January 7th, 2008 at 1:45 pm
Can I nominate Johnny’s wife please? Simply because she has my nuts in her mouth as I type.
January 7th, 2008 at 1:45 pm
That’s not his wife – it’s his sister
January 7th, 2008 at 1:47 pm
Well then who the fuck is minding me kids?
January 7th, 2008 at 1:48 pm
well his sister has my balls in her ass at the same time.
a very talented woman.
high five monkey balls.
January 7th, 2008 at 1:49 pm
Maxine Carr ?
She was a fine looking bit of totty!
January 7th, 2008 at 1:52 pm
Heather Mills McCartney, has to be tops. She will have a leg for all occasions.
January 7th, 2008 at 1:56 pm
Speaking of losing weight.
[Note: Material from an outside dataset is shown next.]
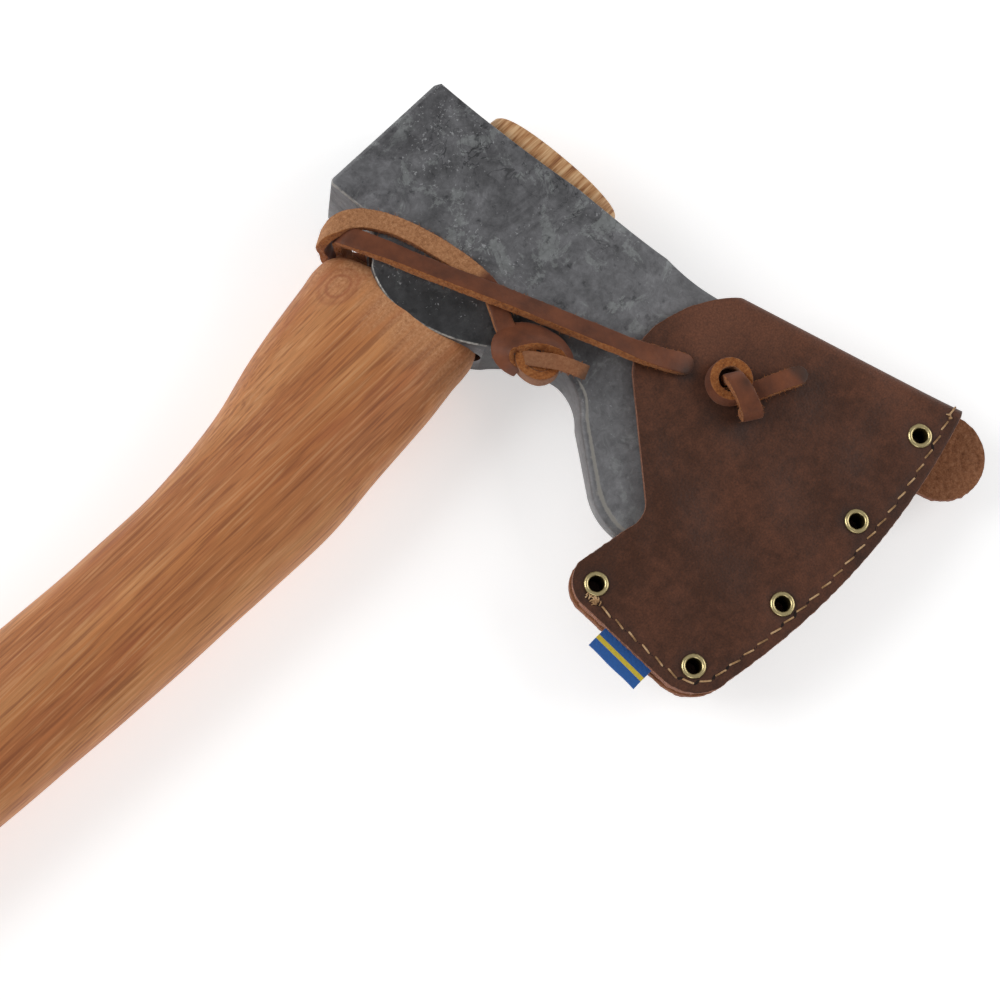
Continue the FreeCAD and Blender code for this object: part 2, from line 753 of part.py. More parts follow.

Looks like Gerry Ryan himself is going to have those jowls operated on too.
http://www.chinadaily.com.cn/china/2007-07/23/xin_550704231527315286158.jpg
January 7th, 2008 at 1:57 pm
its John Powers Whiskey, Or Paddy o’ Flaherty, or John Jameson.. Get it right Boys… you could always bet on the outcome of the latest Big brother shite with Paddy Power…
January 7th, 2008 at 3:12 pm
Role Model Woman? Jenna Jameson?
January 7th, 2008 at 3:31 pm
An excellent bit of Monday spleen.
“Role model women”…?
Andrea Corr
January 7th, 2008 at 3:35 pm
Jokes on you cunts. I don;t have a wife and my sister’s a munter.
January 7th, 2008 at 3:37 pm
1. Britney Spears
2. …Em…
Jaysus it is hard to come up with a second one, but it’s only the first Monday of the year – give it time….
January 7th, 2008 at 3:40 pm
Johnny, she’s an ambidextrous sword-swallowing munter of a sister to be proud of.
January 7th, 2008 at 3:41 pm
Not your’s, Johnny Rotten’s. So stop getting excited.
By the way, what’s a “munter”?
January 7th, 2008 at 3:43 pm
Sound’s kinda sexy.
January 7th, 2008 at 4:15 pm
By the way, what’s a “munter”?
Ask yer ma
BOSH!
January 7th, 2008 at 4:47 pm
you buy a TV license ?
January 7th, 2008 at 5:03 pm
Munter,,hehe,yis are all funny bastards.. no seriously.
January 7th, 2008 at 5:15 pm
you buy a TV license ?
Not at all.
January 7th, 2008 at 5:34 pm
Oh I see. I misread it. Should have known better. I have one. I bought it in 1971.